Work to do
Repeat exactly the lines of the entries below from the one with "Write part 2 of the OpenSCAD" through the one with "attach(made, body)", both ends included, and nothing else.

[Entries taken from a collection]
****
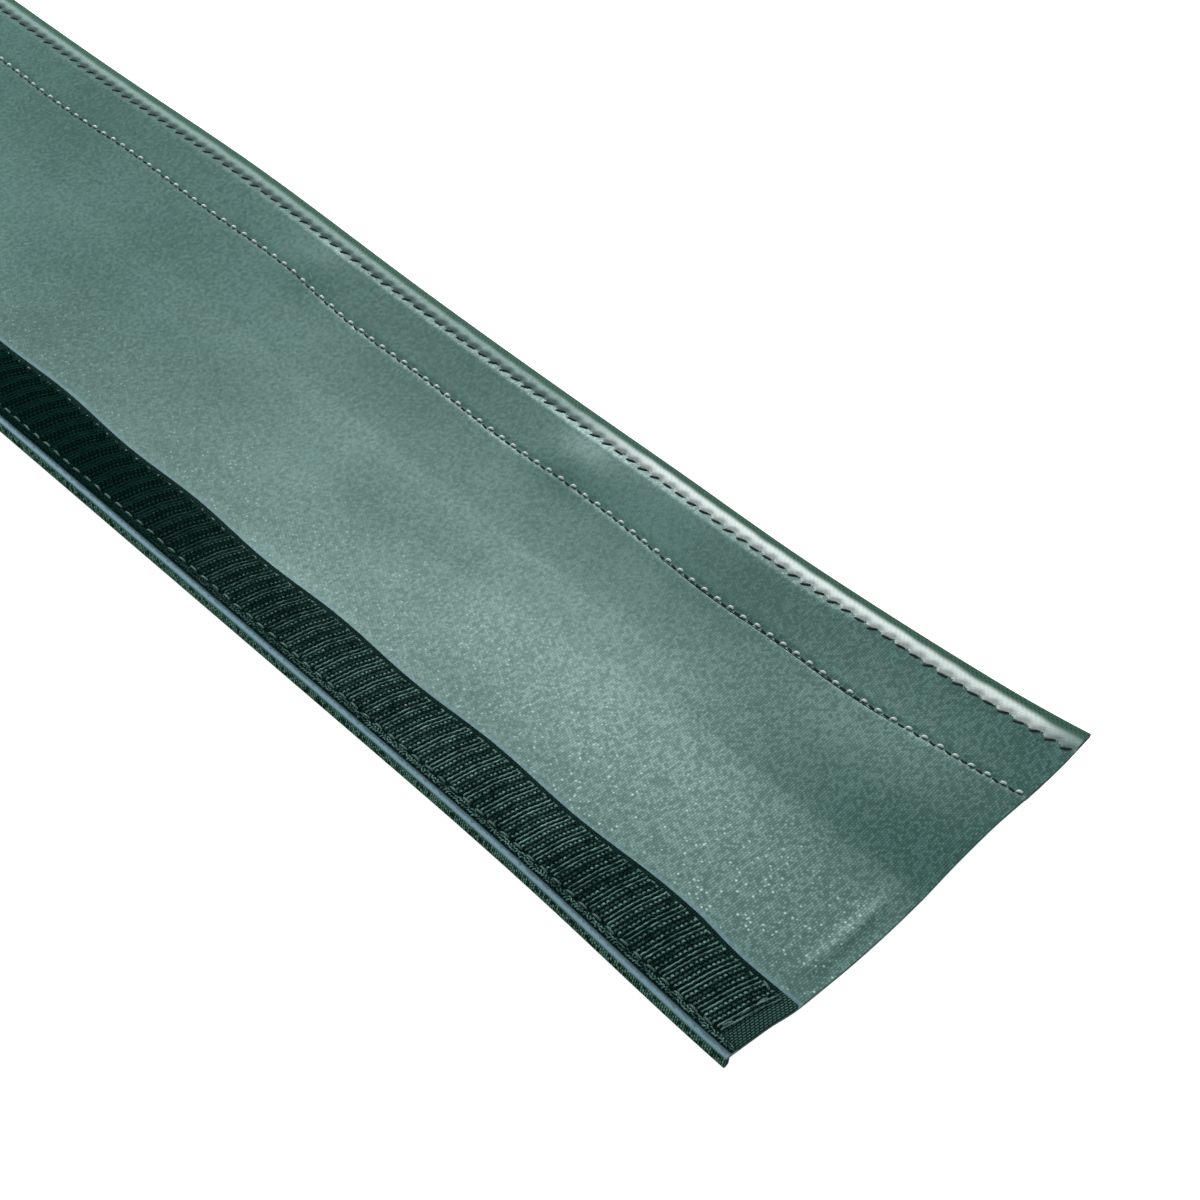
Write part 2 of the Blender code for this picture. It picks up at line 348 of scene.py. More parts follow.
def maths(tree, operation, *given, clamp=False):
    node = add(tree, "Math")
    node.operation = operation
    node.use_clamp = clamp
    for socket, value in zip(node.inputs, given):
        put(tree, socket, value)
    return node.outputs[0]


def times(tree, first, *others):
    for other in others:
        first = maths(tree, "MULTIPLY", first, other)
    return first


def plus(tree, first, *others):
    for other in others:
        first = maths(tree, "ADD", first, other)
    return first


def minus(tree, first, second):
    return maths(tree, "SUBTRACT", first, second)


def split(tree, place):
    """A place's X, Y and Z."""
    node = add(tree, "SeparateXYZ")
    put(tree, node.inputs[0], place)
    return node.outputs


def mixed(tree, share, first, second):
    node = add(tree, "Mix")
    node.data_type = "RGBA"
    for name, value in (("Factor_Float", share), ("A_Color", first), ("B_Color", second)):
        put(tree, next(s for s in node.inputs if s.identifier == name), value)
    return next(s for s in node.outputs if s.identifier == "Result_Color")


def ramp(tree, value, start, end, low=0.0, high=1.0):
    """Maps start to low and end to high, smoothly and with no overrun."""
    node = add(tree, "MapRange")
    node.interpolation_type = "SMOOTHSTEP"
    fill(tree, node, {"Value": value, "From Min": start, "From Max": end, "To Min": low, "To Max": high})
    return node.outputs["Result"]


def cloudy(tree, place, scale, detail=2.0):
    node = add(tree, "TexNoise")
    fill(tree, node, {"Vector": place, "Scale": scale, "Detail": detail})
    return node.outputs["Fac"]


def cells(tree, place, scale):
    node = add(tree, "TexVoronoi")
    fill(tree, node, {"Vector": place, "Scale": scale})
    return node.outputs


def start_group(name, numbers, outputs):
    """A node group that takes a place and numbers, with its input and output nodes."""
    tree = bpy.data.node_groups.new(name, "ShaderNodeTree")
    tree.interface.new_socket("Place", in_out="INPUT", socket_type="NodeSocketVector")
    for way, labels in (("INPUT", numbers), ("OUTPUT", outputs)):
        for label in labels:
            tree.interface.new_socket(label, in_out=way, socket_type="NodeSocketFloat")
    return tree, tree.nodes.new("NodeGroupInput").outputs, tree.nodes.new("NodeGroupOutput").inputs


def weave_group():
    """Satin floats: threads that are each tucked under at steps that shift from row to row."""
    tree, given, made = start_group("satin_floats", ["Pitch", "Float"], ["Height", "Tone"])
    place = split(tree, given["Place"])
    rows = maths(tree, "DIVIDE", place["X"], given["Pitch"])
    row = maths(tree, "FLOOR", rows)
    over = minus(tree, rows, row)
    round_over = times(tree, over, minus(tree, 1.0, over), 4.0)
    shifted = plus(tree, maths(tree, "DIVIDE", place["Y"], given["Float"]), times(tree, row, 0.4))
    step = maths(tree, "FLOOR", shifted)
    along = minus(tree, shifted, step)
    tucked = maths(tree, "MULTIPLY", times(tree, along, minus(tree, 1.0, along)), 7.0, clamp=True)
    put(tree, made["Height"], times(tree, round_over, tucked))
    cell = add(tree, "CombineXYZ")
    fill(tree, cell, {"X": row, "Y": step})
    chance = add(tree, "TexWhiteNoise")
    chance.noise_dimensions = "2D"
    put(tree, chance.inputs["Vector"], cell.outputs[0])
    put(tree, made["Tone"], chance.outputs["Value"])
    return tree


def glint_group():
    """Bright glints where single floats catch the light, in drifts."""
    tree, given, made = start_group("satin_glints", ["Size", "Rarity"], ["Fleck"])
    spots = cells(tree, given["Place"], given["Size"])
    near = ramp(tree, spots["Distance"], 0.40, 0.08)
    chance = add(tree, "SeparateColor")
    put(tree, chance.inputs[0], spots["Color"])
    gathered = minus(tree, cloudy(tree, given["Place"], 38.0, 3.0), 0.5)
    wanted = minus(tree, given["Rarity"], times(tree, gathered, 0.9))
    picked = ramp(tree, chance.outputs["Red"], wanted, plus(tree, wanted, 0.12))
    put(tree, made["Fleck"], times(tree, near, picked))
    return tree


def twist_group():
    """The slanted plies of a twisted thread."""
    tree, given, made = start_group("thread_plies", ["Pitch"], ["Height"])
    place = split(tree, given["Place"])
    slant = plus(tree, place["X"], place["Y"], place["Z"])
    turns = maths(tree, "DIVIDE", times(tree, slant, 2 * math.pi), given["Pitch"])
    put(tree, made["Height"], plus(tree, times(tree, maths(tree, "SINE", turns), 0.5), 0.5))
    return tree


GROUPS = {"weave": weave_group(), "glint": glint_group(), "twist": twist_group()}


def placed(tree, group, **given):
    node = add(tree, "Group")
    node.node_tree = GROUPS[group]
    fill(tree, node, given)
    return node.outputs


def start_material(name, slot_colour):
    material = bpy.data.materials.new(name)
    material.use_nodes = True
    material.diffuse_color = slot_colour
    tree = material.node_tree
    return material, tree, tree.nodes["Principled BSDF"]


def cloth_place(tree):
    """Metres along and across the flat cloth."""
    node = add(tree, "UVMap")
    node.uv_map = "cloth"
    return node.outputs["UV"]


def object_place(tree):
    return add(tree, "TexCoord").outputs["Object"]


def attribute(tree, name):
    node = add(tree, "Attribute")
    node.attribute_name = name
    return node.outputs["Fac"]


def bump(tree, shader, height, strength, distance):
    node = add(tree, "Bump")
    fill(tree, node, {"Strength": strength, "Distance": distance, "Height": height})
    put(tree, shader.inputs["Normal"], node.outputs["Normal"])


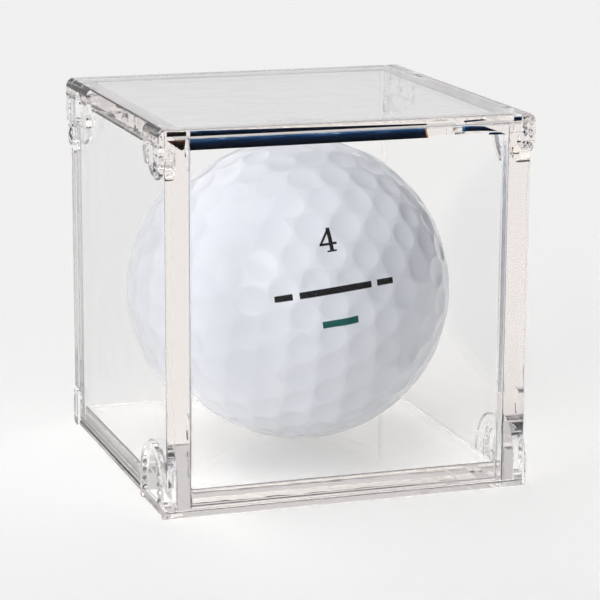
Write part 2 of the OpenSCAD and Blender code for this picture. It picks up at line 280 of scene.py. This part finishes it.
# painted colour fringes: where the view ends, the plastic splits its light into colours
painted_fringe_of_blue = painted_room_reflection("painted_fringe_of_blue_in_polystyrene", (
    (0.0, "#1b5590"), (0.6, "#2f7cc4"), (1.0, "#8fbbe6")), 0.3)
painted_fringe_of_orange = painted_room_reflection("painted_fringe_of_orange_in_polystyrene", (
    (0.0, "#c9651f"), (0.6, "#e59a52"), (1.0, "#f0c596")), 0.3)


def film(name, body, corners, view):
    """A film of painted reflection inside the plastic, from its corners in mm, that moves with the body
    round it.
    """
    mesh = bpy.data.meshes.new(name)
    mesh.from_pydata([(x / 1000, y / 1000, z / 1000) for x, y, z in corners], [],
                     [tuple(range(len(corners)))])
    mesh.materials.append(view)
    made = bpy.data.objects.new(name, mesh)
    scene.collection.objects.link(made)
    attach(made, body)


# Films of painted reflection upright behind the front faces of the walls and the lid. Each film's corners: X
# and Z in mm.
front_y = 1000 * cad_box[0][1]
depth_behind_face = {"case": 0.15, "lid": 0.1}
for name, body, view, corners in (
        ("painted_reflection_band_in_front_wall", "case", painted_dark_side_reflection,
         ((-22.0, 49.1), (10.4, 49.18), (10.2, 50.5), (-22.0, 50.56))),
        ("painted_reflection_band_in_lid", "lid", painted_dark_side_reflection,
         ((-22.0, 50.9), (10.4, 50.9), (10.4, 51.1), (-8, 51.4), (-22.0, 51.62))),
        ("painted_reflection_band_end", "case", painted_fringe_of_orange,
         ((10.4, 49.18), (10.72, 49.18), (10.45, 50.0), (10.5, 50.5), (10.2, 50.5))),
        ("painted_reflection_patch_in_front_wall", "case", painted_dark_side_reflection,
         ((15.9, 49.8), (18.4, 49.75), (20.6, 49.6), (18.6, 50.35), (15.9, 50.5))),
        ("painted_reflection_patch_end", "case", painted_fringe_of_blue,
         ((15.45, 49.85), (15.9, 49.8), (15.9, 50.5), (15.5, 50.45))),
        ("painted_reflection_patch_by_right_wall", "case", painted_dark_side_reflection,
         ((19.2, 49.2), (21.9, 49.12), (20.6, 49.5), (19.4, 49.5))),
        ("painted_reflection_patch_in_lid", "lid", painted_dark_side_reflection,
         ((15.7, 51.0), (19.0, 51.15), (18.4, 51.35), (15.7, 51.25))),
        ("painted_reflection_patch_over_right_wall", "lid", painted_dark_side_reflection,
         ((22.85, 50.88), (24.0, 50.88), (24.0, 51.45), (22.85, 51.45))),
        ("painted_reflection_corner_in_left_wall", "case", painted_corner_reflection,
         ((-25.1, 50.5), (-23.15, 49.15), (-22.75, 49.3), (-22.6, 50.5))),
        ("painted_reflection_corner_in_lid", "lid", painted_corner_reflection,
         ((-25.1, 51.0), (-22.5, 51.0), (-22.5, 51.55), (-25.1, 51.62)))):
    film(name, body, [(x, front_y + depth_behind_face[body], z) for x, z in corners], view)

# Spots of painted reflection in the grips of the lid's ears, by their middles in mm. Those of the left ears
# lie just under the outer faces and are long, because those faces are seen aslant. Those of the right ear
# lie behind its front.
left_face_x = -25.62
ear_front_y = -25.1  # just inside the front of the ears, where every spot ends
long_half, short_half, round_half = 0.42, 0.17, 0.16
clock = [math.radians(30 * i) for i in range(12)]
for name, y, z in (("painted_reflection_snap_spot_1", -24.1, 50.9), ("painted_reflection_snap_spot_2", -25.0, 50.6), ("painted_reflection_snap_spot_3", -23.5, 49.5),
                   ("painted_reflection_snap_spot_4", -25.0, 49.5), ("painted_reflection_snap_spot_5", -23.5, 48.35), ("painted_reflection_snap_spot_6", -25.0, 48.2),
                   ("painted_reflection_snap_spot_7", -24.9, 47.1), ("painted_reflection_hinge_spot_1", 17.7, 51.0), ("painted_reflection_hinge_spot_2", 17.2, 50.1),
                   ("painted_reflection_hinge_spot_3", 18.9, 49.0), ("painted_reflection_hinge_spot_4", 18.0, 47.9)):
    film(name, "lid", [(left_face_x, max(y + long_half * math.cos(turn), ear_front_y),
                        z + short_half * math.sin(turn)) for turn in clock], painted_dark_side_reflection)
for name, x, z in (("painted_reflection_right_spot_1", 24.4, 51.19), ("painted_reflection_right_spot_2", 24.45, 49.35),
                   ("painted_reflection_right_spot_3", 24.45, 47.9), ("painted_reflection_right_spot_4", 25.0, 47.75)):
    film(name, "lid", [(x + round_half * math.cos(turn), ear_front_y, z + round_half * math.sin(turn))
                       for turn in clock], painted_dark_side_reflection)


# ------------------------------------------------------------------ golf ball
# A white ball with an ionomer cover, moulded with 312 round dimples in a close triangular pattern, painted
# and clear-coated. It stands loose on the floor of the case.

ball_middle = np.array((0.0006, -0.0004, 0.024585))
ball_radius = 0.021335
dimple_depth = 0.00024
land_width = 0.0003  # the plain cover between the rims of two dimples

# The dimples are laid out on the twenty triangles between the twelve corners of an icosahedron.
golden = (1 + math.sqrt(5)) / 2
corners = np.array([p for a in (1, -1) for b in (golden, -golden)
                    for p in ((0, a, b), (a, b, 0), (b, 0, a))]) / math.sqrt(1 + golden ** 2)
apart = np.linalg.norm(corners[:, None] - corners[None], axis=2)
edge = np.min(apart[apart > 0.1])
triangles = [(i, j, k) for i in range(12) for j in range(12) for k in range(12)
             if i < min(j, k) and j != k
             and max(abs(apart[i, j] - edge), abs(apart[j, k] - edge), abs(apart[i, k] - edge)) < 1e-6
             and np.dot(np.cross(corners[j] - corners[i], corners[k] - corners[i]), corners[i]) > 0]
edge_angle = math.acos(corners[triangles[0][0]] @ corners[triangles[0][1]])


def even_out(shares, triangle):
    """Directions on the ball from shares of a triangle's three corners, spread evenly."""
    spread = np.sin(shares * edge_angle)
    points = spread @ corners[list(triangle)]
    return points / np.linalg.norm(points, axis=1)[:, None]


def dimple_directions():
    """The middles of the dimples: from one corner to the next is one step across and five along."""
    across, along = np.array((1.0, 0.0)), np.array((0.5, math.sqrt(3) / 2))
    first = across + 5 * along
    turn = np.array(((0.5, -math.sqrt(3) / 2), (math.sqrt(3) / 2, 0.5)))
    inverse = np.linalg.inv(np.array((first, turn @ first)).T)
    shares = np.array([(1 - u - v, u, v) for a in range(-8, 9) for b in range(-8, 9)
                       for u, v in [inverse @ (a * across + b * along)]
                       if min(u, v, 1 - u - v) > -1e-9])
    every = np.vstack([even_out(shares, t) for t in triangles])
    _, once = np.unique(np.round(every, 5) + 0.0, axis=0, return_index=True)
    return every[once]


# How the ball lies, read from its dimples. Each dimple is as wide as its nearest neighbour lets it be.
ball_turn = np.array(Matrix.Rotation(math.radians(37.58), 3, "Z")
                     @ Matrix.Rotation(math.radians(-32.02), 3, "Y")
                     @ Matrix.Rotation(math.radians(-31.2), 3, "X"))
dimples = dimple_directions() @ ball_turn.T
between = np.arccos(np.clip(dimples @ dimples.T, -1, 1)) + 2 * math.pi * np.eye(len(dimples))
rim_angle = between.min(axis=1) / 2 - land_width / 2 / ball_radius


def nearest_dimple(directions):
    """The dimple nearest to each direction, and the angle between the two."""
    parts = [part @ dimples.T for part in np.array_split(directions, 32)]  # in lots, to save memory
    return (np.concatenate([part.argmax(axis=1) for part in parts]),
            np.arccos(np.clip(np.concatenate([part.max(axis=1) for part in parts]), -1, 1)))


def cover_points(directions):
    """The points of the dimpled cover in each direction: a round bowl with a crisp rim in each dimple."""
    which, away = nearest_dimple(directions)
    share = away / rim_angle[which]
    bowl = np.clip(1 - share ** 2, 0, None)
    return directions * (ball_radius - dimple_depth * bowl)[:, None] + ball_middle


# A fine triangular net over the ball. The points near a rim are drawn onto it, which keeps it crisp.
steps = 110  # along each edge of a triangle
near_rim = 0.55 * edge_angle / steps
directions, faces, number = [], [], {}
for t in triangles:
    shares = np.array([(steps - i - j, i, j)
                       for i in range(steps + 1) for j in range(steps + 1 - i)]) / steps
    row, here = {}, iter(even_out(shares, t))
    for i in range(steps + 1):
        for j in range(steps + 1 - i):
            p = next(here)
            name = tuple(np.round(p, 6) + 0.0)
            if name not in number:
                number[name] = len(directions)
                directions.append(p)
            row[i, j] = number[name]
    for i in range(steps):
        for j in range(steps - i):
            faces.append((row[i, j], row[i + 1, j], row[i, j + 1]))
            if i + j < steps - 1:
                faces.append((row[i + 1, j], row[i + 1, j + 1], row[i, j + 1]))
directions = np.array(directions)
which, away = nearest_dimple(directions)
middles = dimples[which]
tangents = directions - middles * np.cos(away)[:, None]
tangents /= np.linalg.norm(tangents, axis=1)[:, None] + 1e-12
rims = rim_angle[which][:, None]
on_rim = np.abs(away - rim_angle[which]) < near_rim
directions[on_rim] = (middles * np.cos(rims) + tangents * np.sin(rims))[on_rim]

cover_mesh = bpy.data.meshes.new("dimpled_cover")
cover_mesh.from_pydata(cover_points(directions).tolist(), [], faces)

# The cover's true normals, from the slope of the bowls.
slopes = np.where(away < rim_angle[which], 2 * dimple_depth * away / rim_angle[which] ** 2, 0)
slopes[on_rim] = dimple_depth / rim_angle[which][on_rim]
upright = directions - tangents * (slopes / ball_radius)[:, None]
cover_mesh.shade_smooth()
cover_mesh.normals_split_custom_set_from_vertices(
    (upright / np.linalg.norm(upright, axis=1)[:, None]).tolist())

# White paint under a clear coat, both sprayed: the paint is a little uneven and faintly blue, and the coat
# mirrors the windows softly.
paint_clouds_per_mm = 0.16
peel_per_mm = 1.5
peel_depth = 0.00001

paint = bpy.data.materials.new("clear_coated_white_paint")
paint.use_nodes = True
tree = paint.node_tree
tree.nodes.clear()
place = add(tree, "TexCoord")
cloud = add(tree, "TexNoise", {"Scale": 1000 * paint_clouds_per_mm, "Detail": 3.0},
            {"Vector": place.outputs["Object"]})
tone = add(tree, "Mix", {6: linear("#e8edf7"), 7: linear("#eef2f9")}, {0: cloud.outputs[0]},
           data_type="RGBA")
peel = add(tree, "TexNoise", {"Scale": 1000 * peel_per_mm, "Detail": 2.0},
           {"Vector": place.outputs["Object"]})
flowed = add(tree, "Bump", {"Strength": 0.06, "Distance": peel_depth}, {"Height": peel.outputs[0]})
white = add(tree, "BsdfPrincipled", {
    "Roughness": 0.35, "IOR": 1.5, "Coat Weight": 1.0, "Coat Roughness": 0.04,
}, {"Base Color": tone.outputs[2], "Normal": flowed.outputs[0], "Coat Normal": flowed.outputs[0]})
add(tree, "OutputMaterial", links={"Surface": white.outputs[0]})
cover_mesh.materials.append(paint)

dimpled_cover = bpy.data.objects.new("dimpled_cover", cover_mesh)
scene.collection.objects.link(dimpled_cover)
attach(dimpled_cover, "ball")
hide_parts("golf_ball")


# ------------------------------------------------------------------ print on the ball
# The ball's number and a plain alignment mark, pad-printed on the cover in black and green ink.
# The ink follows the dimples and stands a hundredth of a millimetre proud.

ink_height = 0.00001
ink_cell_mm = 0.12  # the strokes are cut into cells of about this size, which bend with the cover
print_middle = Vector((-0.0714, -0.9777, 0.1977)).normalized()
level = print_middle.cross(Vector((0, 0, -1))).normalized()
tilt = Matrix.Rotation(math.radians(6.5), 3, print_middle)
print_right = np.array(tilt @ level)
print_up = np.array(tilt @ print_middle.cross(level))


def printed(name, strokes, ink):
    """Lays four-cornered strokes, in mm right of and above the middle of the print, on the cover."""
    spots, cells = [], []
    for a, b, c, d in strokes:
        a, b, c, d = map(np.array, (a, b, c, d))
        wide = int(max(np.linalg.norm(b - a), np.linalg.norm(c - d)) / ink_cell_mm) + 2
        tall = int(max(np.linalg.norm(d - a), np.linalg.norm(c - b)) / ink_cell_mm) + 2
        first = len(spots)
        for i in range(wide + 1):
            for j in range(tall + 1):
                u, v = i / wide, j / tall
                spots.append((a * (1 - u) + b * u) * (1 - v) + (d * (1 - u) + c * u) * v)
        for i in range(wide):
            for j in range(tall):
                k = first + i * (tall + 1) + j
                cells.append((k, k + tall + 1, k + tall + 2, k + 1))
    flat = np.array(spots) / 1000
    toward = np.array(print_middle) * ball_radius + flat[:, :1] * print_right + flat[:, 1:] * print_up
    toward /= np.linalg.norm(toward, axis=1)[:, None]
    mesh = bpy.data.meshes.new(name)
    mesh.from_pydata((cover_points(toward) + toward * ink_height).tolist(), [], cells)
    mesh.shade_smooth()
    mesh.materials.append(ink)
    mark = bpy.data.objects.new(name, mesh)
    scene.collection.objects.link(mark)
    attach(mark, "ball")


def bar(left, low, right, high):
    """The four corners of an upright rectangular stroke."""
    return (left, low), (right, low), (right, high), (left, high)


# Pad-printing ink is matt and dense, and a touch thinner in specks.
specks_per_mm = 2.6
inks = {}
for name, code in (("black_pad_ink", "#040405"), ("green_pad_ink", "#06544f")):
    inks[name] = bpy.data.materials.new(name)
    inks[name].use_nodes = True
    tree = inks[name].node_tree
    tree.nodes.clear()
    place = add(tree, "TexCoord")
    specks = add(tree, "TexNoise", {"Scale": 1000 * specks_per_mm, "Detail": 3.0},
                 {"Vector": place.outputs["Object"]})
    thin = tuple(1.5 * c for c in linear(code)[:3]) + (1.0,)
    shade = add(tree, "Mix", {6: linear(code), 7: thin}, {0: specks.outputs[0]}, data_type="RGBA")
    ink = add(tree, "BsdfPrincipled", {"Roughness": 0.45, "Specular IOR Level": 0.1},
              {"Base Color": shade.outputs[2]})
    add(tree, "OutputMaterial", links={"Surface": ink.outputs[0]})

# A plain figure with a foot: its stem, crossbar, slanting arm and foot, all in mm.
four = 7.2  # height of its middle above the middle of the print
printed("number_four", [
    bar(0.14, four - 1.7, 0.70, four + 1.87),
    bar(-1.25, four - 0.86, 1.25, four - 0.50),
    ((-1.25, four - 0.62), (-0.85, four - 0.62), (0.62, four + 1.62), (0.38, four + 1.87)),
    ((-0.28, four - 1.87), (1.08, four - 1.87), (1.08, four - 1.62), (-0.28, four - 1.62)),
], inks["black_pad_ink"])
printed("alignment_line", [
    bar(-9.0, -0.45, -6.2, 0.45), bar(-5.2, -0.45, 5.2, 0.45), bar(6.2, -0.45, 9.0, 0.45),
], inks["black_pad_ink"])
printed("alignment_dash", [bar(-2.6, -5.0, 2.6, -4.0)], inks["green_pad_ink"])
****
The completed task
Write part 2 of the OpenSCAD and Blender code for this picture. It picks up at line 280 of scene.py. This part finishes it.
# painted colour fringes: where the view ends, the plastic splits its light into colours
painted_fringe_of_blue = painted_room_reflection("painted_fringe_of_blue_in_polystyrene", (
    (0.0, "#1b5590"), (0.6, "#2f7cc4"), (1.0, "#8fbbe6")), 0.3)
painted_fringe_of_orange = painted_room_reflection("painted_fringe_of_orange_in_polystyrene", (
    (0.0, "#c9651f"), (0.6, "#e59a52"), (1.0, "#f0c596")), 0.3)


def film(name, body, corners, view):
    """A film of painted reflection inside the plastic, from its corners in mm, that moves with the body
    round it.
    """
    mesh = bpy.data.meshes.new(name)
    mesh.from_pydata([(x / 1000, y / 1000, z / 1000) for x, y, z in corners], [],
                     [tuple(range(len(corners)))])
    mesh.materials.append(view)
    made = bpy.data.objects.new(name, mesh)
    scene.collection.objects.link(made)
    attach(made, body)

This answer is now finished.